Rural Ireland was transformed across the twentieth century. Moving from an agricultural backwater in Western European terms to playing host to one of the world’s leading agri-food sectors. This transformation necessitated concerted efforts and interventions, chiefly on the part of progressive farmers
themselves. They were abetted largely in turn, however, by the public agricultural advisory service (operated today by Teagasc). This joint approach to the development of rural Ireland was pursued for most of the twentieth century at a county level. For the first time, this paper will bring to
light the formative endeavours in agricultural development that were conducted in County Galway.

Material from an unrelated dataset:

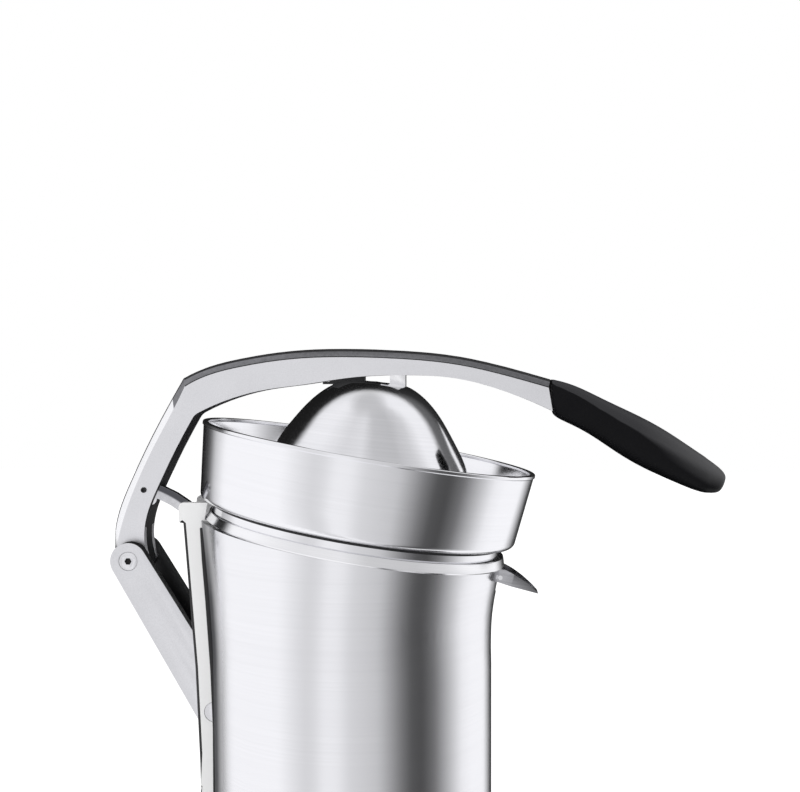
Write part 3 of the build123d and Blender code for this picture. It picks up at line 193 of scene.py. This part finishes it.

A graduate of Trinity College Dublin, Dr. Ó Fathartaigh is a lecturer and historian based in the Social Sciences Research Centre, University of Galway; the Archives of Rural History, Bern; and Dublin Business School. He is the author of Developing Rural Ireland and Irish Agriculture Nationalised, co-author of Birth of a State: The Anglo-Irish Treaty and co-editor of The Treaty: Debating and Establishing the Irish State. His broad-ranging research and commentary on the origins of the Irish state and the development of rural Ireland has been published and broadcast widely. County Galway is one of twelve county case studies that feature in his latest volume, Developing Rural Ireland, and will be the basis for this lecture.